Task |
Scan the data beneath this task and copy each line that includes "names".

[Entries with model source code]
· · · ·

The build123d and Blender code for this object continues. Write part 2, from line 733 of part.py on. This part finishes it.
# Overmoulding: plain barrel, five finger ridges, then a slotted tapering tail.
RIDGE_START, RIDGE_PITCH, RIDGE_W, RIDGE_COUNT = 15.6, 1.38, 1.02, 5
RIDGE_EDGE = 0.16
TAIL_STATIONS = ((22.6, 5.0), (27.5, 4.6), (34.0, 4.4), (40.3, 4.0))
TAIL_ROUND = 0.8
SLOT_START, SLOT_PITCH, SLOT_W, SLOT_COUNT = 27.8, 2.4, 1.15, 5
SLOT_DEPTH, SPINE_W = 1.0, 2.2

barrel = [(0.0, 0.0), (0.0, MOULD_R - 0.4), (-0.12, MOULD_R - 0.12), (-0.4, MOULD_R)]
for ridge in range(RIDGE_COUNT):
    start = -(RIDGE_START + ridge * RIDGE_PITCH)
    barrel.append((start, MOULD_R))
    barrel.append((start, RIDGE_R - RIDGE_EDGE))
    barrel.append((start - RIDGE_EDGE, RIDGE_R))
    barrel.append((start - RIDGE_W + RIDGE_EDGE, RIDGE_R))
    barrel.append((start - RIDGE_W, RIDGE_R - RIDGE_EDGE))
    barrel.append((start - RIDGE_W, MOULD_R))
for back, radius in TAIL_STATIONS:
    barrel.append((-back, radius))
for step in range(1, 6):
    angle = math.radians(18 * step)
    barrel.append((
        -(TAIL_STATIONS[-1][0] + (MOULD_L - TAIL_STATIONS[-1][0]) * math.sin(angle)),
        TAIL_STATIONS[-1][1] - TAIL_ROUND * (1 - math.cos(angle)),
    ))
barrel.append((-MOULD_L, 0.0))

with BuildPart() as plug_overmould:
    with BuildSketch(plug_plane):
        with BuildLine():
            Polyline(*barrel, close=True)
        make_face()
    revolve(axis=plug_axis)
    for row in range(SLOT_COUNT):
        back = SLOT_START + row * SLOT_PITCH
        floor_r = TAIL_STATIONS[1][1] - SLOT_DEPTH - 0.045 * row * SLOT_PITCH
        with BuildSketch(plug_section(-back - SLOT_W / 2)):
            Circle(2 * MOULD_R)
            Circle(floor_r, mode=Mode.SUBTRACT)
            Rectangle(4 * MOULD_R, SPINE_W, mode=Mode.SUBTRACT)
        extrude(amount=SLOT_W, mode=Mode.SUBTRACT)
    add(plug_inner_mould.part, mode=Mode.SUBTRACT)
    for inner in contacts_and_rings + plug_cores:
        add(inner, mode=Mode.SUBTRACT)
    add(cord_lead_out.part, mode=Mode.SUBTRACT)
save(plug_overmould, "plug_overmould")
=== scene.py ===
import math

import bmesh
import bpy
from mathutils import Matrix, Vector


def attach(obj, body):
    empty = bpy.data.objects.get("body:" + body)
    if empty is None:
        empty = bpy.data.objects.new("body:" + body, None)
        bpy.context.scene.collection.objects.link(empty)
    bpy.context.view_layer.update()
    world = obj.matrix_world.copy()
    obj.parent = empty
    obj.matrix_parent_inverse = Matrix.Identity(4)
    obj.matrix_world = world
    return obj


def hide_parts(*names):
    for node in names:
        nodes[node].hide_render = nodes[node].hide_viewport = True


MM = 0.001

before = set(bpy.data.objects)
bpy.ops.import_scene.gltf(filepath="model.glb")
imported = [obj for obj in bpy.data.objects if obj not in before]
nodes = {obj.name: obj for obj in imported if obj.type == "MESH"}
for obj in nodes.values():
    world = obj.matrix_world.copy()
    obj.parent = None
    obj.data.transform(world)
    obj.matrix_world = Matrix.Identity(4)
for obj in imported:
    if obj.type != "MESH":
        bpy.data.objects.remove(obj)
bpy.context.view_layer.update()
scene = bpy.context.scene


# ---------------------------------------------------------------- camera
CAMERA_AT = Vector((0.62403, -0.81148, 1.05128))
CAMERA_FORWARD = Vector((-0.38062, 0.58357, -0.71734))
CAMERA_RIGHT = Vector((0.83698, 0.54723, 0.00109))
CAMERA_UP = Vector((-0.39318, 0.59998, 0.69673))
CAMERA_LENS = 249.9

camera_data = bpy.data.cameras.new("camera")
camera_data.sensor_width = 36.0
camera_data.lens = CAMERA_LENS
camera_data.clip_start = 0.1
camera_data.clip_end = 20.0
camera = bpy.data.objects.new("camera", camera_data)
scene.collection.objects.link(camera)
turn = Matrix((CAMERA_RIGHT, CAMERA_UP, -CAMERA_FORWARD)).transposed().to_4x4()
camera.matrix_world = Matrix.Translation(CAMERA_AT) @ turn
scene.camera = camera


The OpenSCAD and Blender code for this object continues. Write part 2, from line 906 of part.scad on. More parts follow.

· · · ·

Exercise output |
def hide_parts(*names):
    for node in names:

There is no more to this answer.